Over the year news reports have been calling it a staple diet for mental health, making people go the whole nine yards for fetching and consuming fruits and vegetables that contain high nutritional values. These products add to the health benefits and processed fruits & vegetables have now secured a prominent position in the overall food and nutrition industry.

In fact, processed fruits and vegetables have emerged as a thing for most of the modern-day families and homes as it offers variety to the diets and convenience to the busy lives of people. Speaking of which, it was reported by CBI Ministry of Foreign Affairs Europe, that the demand for processed fruits and vegetables was soaring to all new heights during the COVID-19 pandemic period. Besides, the sales of frozen fruits and vegetables, amidst the COVID-19 scare, grew by 15.6%, ahead of a gain of 8.2% for fresh produce.

On this note, it would be imperative to mention that in terms of revenue generation, the global processed fruits and vegetables market size would record a valuation of USD 425 billion over the time span of 2020 to 2026.

Unveiling the corporate growth dimensions of frozen fruits and vegetables sales

Considering the overwhelming sales and production of frozen foods worldwide, various companies have begun investing a considerable share in frozen fruit and vegetable businesses, which has enabled them to carve a profitable niche for themselves in the overall industry.

Elaborating on the regulations enforced by governments pertaining to frozen vegetables and processed fruit products, across various economies, it is noteworthy to state the mention of FSSAI’s 2016 proposal of new standards regarding frozen vegetables in India. According to official sources, the Food Safety and Standards Authority of India has framed new standards for frozen beans, cauliflower, spinach, and peas which underlines the limits for metallic contaminants in these products.

Additionally, the draft mentions that the aforementioned products would have to follow the labelling and packaging norms of the regulator. Similar efforts can foster the availability and consumption of processed food across the Asia Pacific region.

What makes Europe a fascinating market for processed fruits and vegetables?

Over the years, the European continent has stood tall as one of the largest importers of processed fruits worldwide, taking hold of more than 40% of the global supplies.

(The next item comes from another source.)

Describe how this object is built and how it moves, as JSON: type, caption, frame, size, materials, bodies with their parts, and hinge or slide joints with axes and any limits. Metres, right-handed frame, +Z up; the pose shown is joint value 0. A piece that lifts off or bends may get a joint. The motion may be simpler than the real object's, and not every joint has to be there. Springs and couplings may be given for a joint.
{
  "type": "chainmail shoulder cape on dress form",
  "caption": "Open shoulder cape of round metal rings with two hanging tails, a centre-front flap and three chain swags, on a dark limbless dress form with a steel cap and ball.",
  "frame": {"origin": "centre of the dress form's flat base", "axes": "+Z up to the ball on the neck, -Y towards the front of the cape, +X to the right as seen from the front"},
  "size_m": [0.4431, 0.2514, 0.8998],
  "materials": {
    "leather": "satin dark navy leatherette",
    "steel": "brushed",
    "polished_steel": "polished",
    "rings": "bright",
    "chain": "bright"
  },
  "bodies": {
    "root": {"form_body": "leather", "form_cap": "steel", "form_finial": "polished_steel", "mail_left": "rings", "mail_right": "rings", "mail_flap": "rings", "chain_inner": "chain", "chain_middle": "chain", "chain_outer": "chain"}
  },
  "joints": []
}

In fact, it was observed that the European imports of processed fruit and vegetables rose every year by 4% in value and 2% in volume over 2014 to 2018, reaching a valuation of 35.7 billion euros and 23.5 million tons by 2018 end. This can be ascribed to revelations of various health and food programs across vivid economies of the continent, that raises concerns about the well-being of the citizens both physically and mentally.

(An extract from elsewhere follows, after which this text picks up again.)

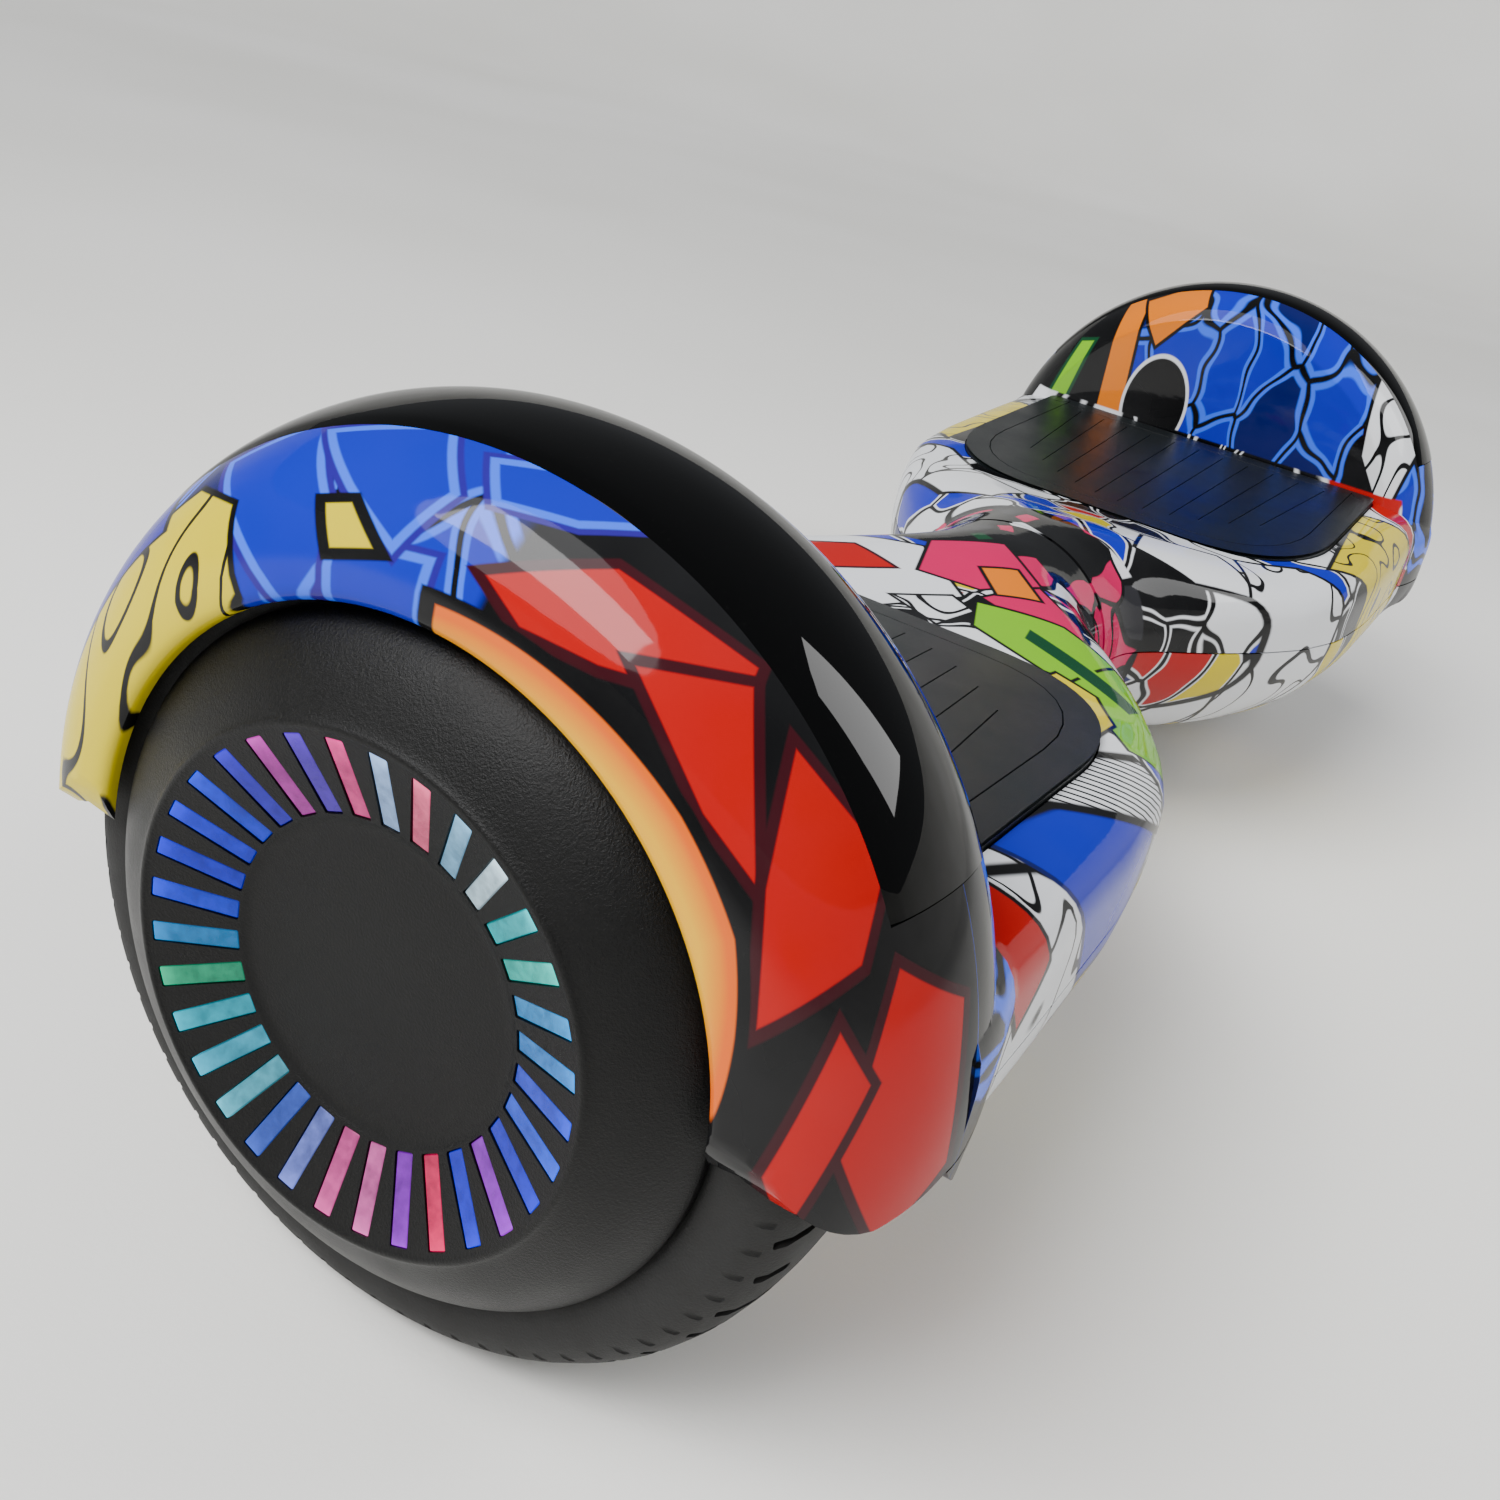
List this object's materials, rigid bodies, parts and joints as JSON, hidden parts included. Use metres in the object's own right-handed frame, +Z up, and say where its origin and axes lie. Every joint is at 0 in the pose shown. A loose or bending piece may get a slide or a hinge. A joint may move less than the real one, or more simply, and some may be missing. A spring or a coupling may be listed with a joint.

Speaking of one such program, the Lithuanian government had in 2014 proposed an information program for European processed fruits and vegetables in the Baltic states for a span of 3 years. It was seen that the campaign budget was somewhere around 1 billion euros of which the EU contribution was reported to be around 93.4 million euros. The main motive behind this program was to inform the broad population in the Baltic countries about the benefits of processed fruit and vegetables produced in the European continent. This apart, the program also plans to augment the product awareness and empower consumer’s confidence, positively influencing their attitude towards such products.

Considering the future scope of global processed fruits and vegetables industry, the trends in the market would likely be driven by the ongoing shift towards consumption of nutrition rich foods and benefits associated with processed fruits and vegetables. In both developed and emerging countries, the demand for such food products will strengthen the market outlook substantially over the foreseeable time period.